The Congress have power to establish post roads. This would be nugatory unless it implied a power either to repair these roads themselves, or compel others to do it. The former seems to be the more natural construction. Possibly the turnpike plan might gradually and usefully be introduced.
It appears advisable that the United States should have a fortress near the heads of the western waters; perhaps at, or not very distant from, Fort Pitt, to secure the communication between the western and Atlantic countries, and that the place be such as would cover the building of vessels proper for the navigation of the most important of those waters. Should not West Point, or a better post if it be found on Hudson River, be kept up? An impregnable harbour in the north, and another in the south, seem to me very desirable. Peace is the time to prepare for defence against hostilities.

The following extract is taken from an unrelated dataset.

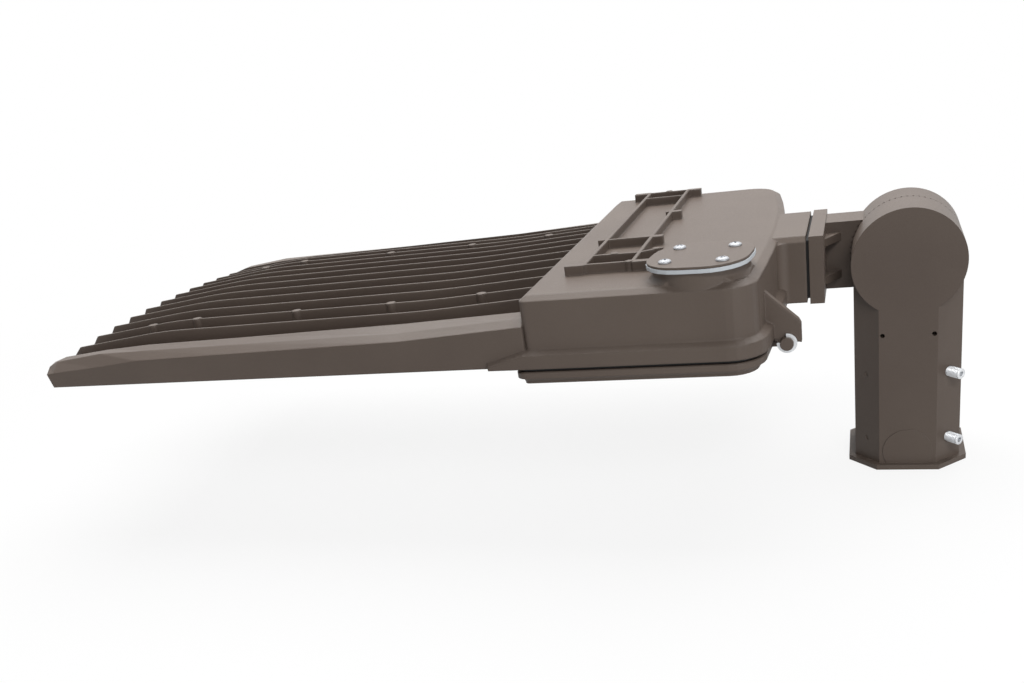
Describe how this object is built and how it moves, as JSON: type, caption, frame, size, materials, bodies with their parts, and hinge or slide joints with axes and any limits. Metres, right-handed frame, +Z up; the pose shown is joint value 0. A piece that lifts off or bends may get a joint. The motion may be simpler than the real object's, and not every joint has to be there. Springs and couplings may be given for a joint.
{
  "type": "shoebox area light",
  "caption": "Flat rectangular outdoor area light with a finned heat-sink head, a rear driver box with a hinged door below it, and a tilting slip fitter that clamps on a pole tenon.",
  "frame": {"origin": "centre of the slip fitter's mouth, where the pole tenon enters", "axes": "+Z up along the pole, the head reaches out along -X, the knuckle and the door turn about Y"},
  "size_m": [0.7251, 0.343, 0.2035],
  "materials": {
    "bronze": "satin",
    "zinc": "satin",
    "seal_grey": "matte",
    "seal_black": "matte",
    "casing": "satin",
    "board": "matte",
    "chip": "gloss",
    "lens": "gloss",
    "black_plastic": "matte",
    "white_plastic": "matte",
    "green_screw": "satin"
  },
  "bodies": {
    "slip_fitter": {"slip_fitter_tube": "bronze", "pivot_bolt": "zinc", "pivot_lock_washer": "zinc", "pivot_washer": "zinc", "knuckle_seal": "seal_black"},
    "head": {"knuckle_arm": "bronze", "flange_gasket": "seal_black", "flange_bolts": "zinc", "flange_washers": "zinc", "housing": "bronze", "wire_grommet": "seal_black", "cover_gasket": "seal_grey", "receptacle_cover": "bronze", "cover_screws": "zinc", "hinge_pins": "bronze", "pin_clips": "zinc", "led_driver_front": "casing", "led_driver_back": "casing", "driver_screws": "zinc", "surge_protector": "black_plastic", "terminal_block": "white_plastic", "ground_screw": "green_screw", "led_boards": "board", "led_chips": "chip", "lens_array_1": "lens", "lens_array_2": "lens", "lens_array_3": "lens", "lens_array_4": "lens", "lens_gaskets": "seal_black", "lens_screws": "zinc"},
    "door": {"driver_door": "bronze", "door_gasket": "seal_black"},
    "set_screw_upper": {"set_screw_upper": "zinc"},
    "set_screw_lower": {"set_screw_lower": "zinc"},
    "door_screw_near": {"door_screw_near": "zinc"},
    "door_screw_far": {"door_screw_far": "zinc"}
  },
  "joints": [
    {"name": "knuckle_tilt", "type": "hinge", "parent": "slip_fitter", "child": "head", "pos_m": [0, 0, 0.1612], "axis": [0, 1, 0], "range_deg": [-12, 90]},
    {"name": "door_hinge", "type": "hinge", "parent": "head", "child": "door", "pos_m": [-0.08, 0, 0.1345], "axis": [0, -1, 0], "range_deg": [0, 90]},
    {"name": "set_screw_upper_slide", "type": "slide", "parent": "slip_fitter", "child": "set_screw_upper", "axis": [-0.7071, 0.7071, 0], "range_m": [-0.004, 0.011]},
    {"name": "set_screw_lower_slide", "type": "slide", "parent": "slip_fitter", "child": "set_screw_lower", "axis": [-0.7071, 0.7071, 0], "range_m": [-0.004, 0.011]},
    {"name": "door_screw_near_slide", "type": "slide", "parent": "door", "child": "door_screw_near", "axis": [0, 0, -1], "range_m": [0, 0.008]},
    {"name": "door_screw_far_slide", "type": "slide", "parent": "door", "child": "door_screw_far", "axis": [0, 0, -1], "range_m": [0, 0.008]}
  ]
}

There is some reason to apprehend that masts and ship-timber will, as cultivation advances, become scarce, unless some measures be taken to prevent their waste, or provide for the preservation of a sufficient fund of both.
Being persuaded that we could undersell other nations in salted provisions, especially beef, porvided none but of the first quality was exported, I am inclined to think the national government should attend to it; nay, that the whole business of inspecting all such of our exports of every kind as may be thought to require inspection, should be done under their exclusive authority, in a uniform manner. Where State inspection laws are good they might be adopted. If the individual States inspect by different rules, and some of them not at all, the article in question will not go to market with such plain and decided evidence of quality as to merit confidence, especially as various marks under various State laws multiply the means of fraud and imposition; if only the best commodities in their kind were exported, we should gain in name and price what we might lose at first by diminution of quality.
I think it probable that this letter will find you at Philadelphia; if not, I presume it will be forwarded by some of your family, but how, or by whom, is uncertain. Much content and good-humour is observable in these States. The acts of Congress are as well respected and observed as could have been expected. The assumption gives general satisfaction here. The deviation from contract respecting interest is censured by some. They say, and not without reason, that the application of surplus revenue to the purchase of stock shows that the measure did not result from necessity.